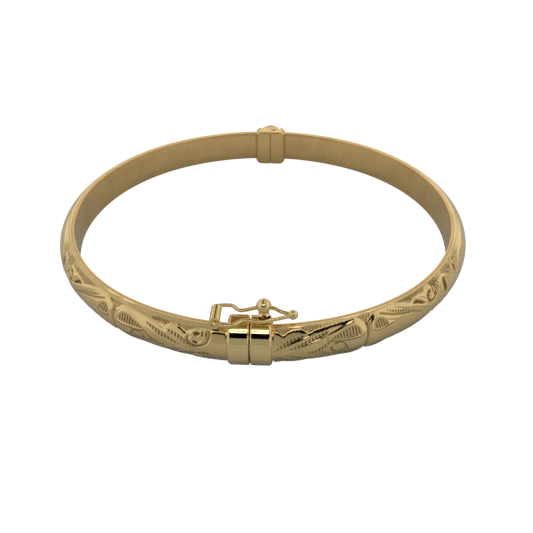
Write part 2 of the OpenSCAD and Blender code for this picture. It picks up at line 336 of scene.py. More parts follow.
# routes are (along, across) in millimetres: along from the knot of the pattern, up from the middle of the dome
# one spray of leaves runs from the knot to the clasp and another away from it; both show again upside down below
embossing = {
    "knotRight": 16.0, "knotLeft": 20.1, "liftRight": 0.0, "liftLeft": -0.42, "lowerLift": 0.35,
    "fadeRight": (20.0, 25.5), "fadeLeft": (15.5, 20.5), "outerShare": 0.9, "lowerShare": 0.75,
    "calmTilt": 29.0, "darkTilt": 41.0, "brightTilt": 48.0, "darkFrom": 0.47, "darkTo": 0.13,
    "groundSink": 0.05, "beadPitch": 0.36, "beadHeight": 0.07,
    "upperFade": (-1.3, -0.9), "lowerFade": (0.1, -0.6), "lowerStart": 0.2, "rimCalm": (3.75, 3.45),
    "knotDepth": 0.24, "knotWidth": 0.17, "knotTop": (2.6, 2.2), "swell": 0.12, "swellAt": 1.6, "swellWidth": 1.3,
    "plainUpTo": 3.05, "fullFrom": 3.4, "rimLine": 3.42, "rimWidth": 0.15, "rimHeight": 0.035,
}
# the waved upper edge of the raised work; above it lies the sunk ground
claspEdge = [(0, 2.0), (0.35, 2.45), (0.9, 2.98), (1.8, 3.22), (4.0, 3.12), (6.0, 2.95), (7.4, 2.72),
             (8.0, 2.5), (8.25, 2.4), (8.55, 2.7), (9.2, 3.02), (10.3, 3.05), (11.0, 2.8), (11.4, 2.5),
             (11.6, 2.4), (11.8, 2.5), (12.2, 2.8), (12.9, 3.02), (14.5, 3.1)]
outerEdge = [(0, 2.0), (0.4, 2.75), (1.2, 3.2), (2.4, 3.3), (4.5, 3.35), (6.5, 3.0), (7.6, 2.75),
             (8.1, 2.7), (9.4, 3.0), (10.4, 2.7), (11.0, 3.0), (12.2, 3.15), (12.9, 2.5), (13.5, 2.2),
             (14.4, 2.8), (15.6, 3.15), (16.6, 2.8), (17.6, 2.3), (18.6, 2.8), (20.0, 3.1), (22.0, 2.9),
             (34.0, 2.9)]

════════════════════

__DIRECTION__
Return all of the data precisely as it appears.

__COMPLETED EXERCISE__
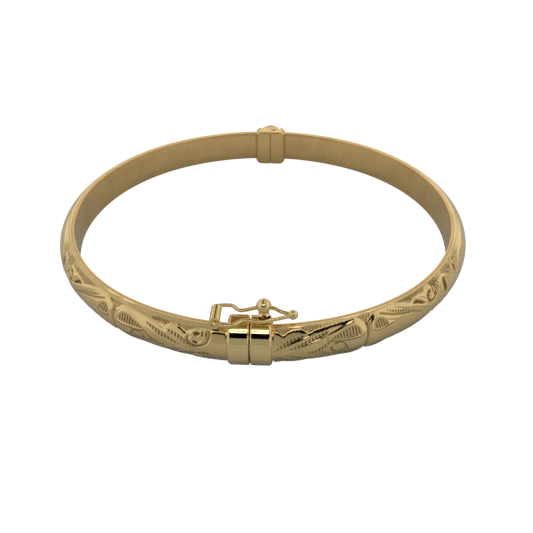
Write part 2 of the OpenSCAD and Blender code for this picture. It picks up at line 336 of scene.py. More parts follow.
# routes are (along, across) in millimetres: along from the knot of the pattern, up from the middle of the dome
# one spray of leaves runs from the knot to the clasp and another away from it; both show again upside down below
embossing = {
    "knotRight": 16.0, "knotLeft": 20.1, "liftRight": 0.0, "liftLeft": -0.42, "lowerLift": 0.35,
    "fadeRight": (20.0, 25.5), "fadeLeft": (15.5, 20.5), "outerShare": 0.9, "lowerShare": 0.75,
    "calmTilt": 29.0, "darkTilt": 41.0, "brightTilt": 48.0, "darkFrom": 0.47, "darkTo": 0.13,
    "groundSink": 0.05, "beadPitch": 0.36, "beadHeight": 0.07,
    "upperFade": (-1.3, -0.9), "lowerFade": (0.1, -0.6), "lowerStart": 0.2, "rimCalm": (3.75, 3.45),
    "knotDepth": 0.24, "knotWidth": 0.17, "knotTop": (2.6, 2.2), "swell": 0.12, "swellAt": 1.6, "swellWidth": 1.3,
    "plainUpTo": 3.05, "fullFrom": 3.4, "rimLine": 3.42, "rimWidth": 0.15, "rimHeight": 0.035,
}
# the waved upper edge of the raised work; above it lies the sunk ground
claspEdge = [(0, 2.0), (0.35, 2.45), (0.9, 2.98), (1.8, 3.22), (4.0, 3.12), (6.0, 2.95), (7.4, 2.72),
             (8.0, 2.5), (8.25, 2.4), (8.55, 2.7), (9.2, 3.02), (10.3, 3.05), (11.0, 2.8), (11.4, 2.5),
             (11.6, 2.4), (11.8, 2.5), (12.2, 2.8), (12.9, 3.02), (14.5, 3.1)]
outerEdge = [(0, 2.0), (0.4, 2.75), (1.2, 3.2), (2.4, 3.3), (4.5, 3.35), (6.5, 3.0), (7.6, 2.75),
             (8.1, 2.7), (9.4, 3.0), (10.4, 2.7), (11.0, 3.0), (12.2, 3.15), (12.9, 2.5), (13.5, 2.2),
             (14.4, 2.8), (15.6, 3.15), (16.6, 2.8), (17.6, 2.3), (18.6, 2.8), (20.0, 3.1), (22.0, 2.9),
             (34.0, 2.9)]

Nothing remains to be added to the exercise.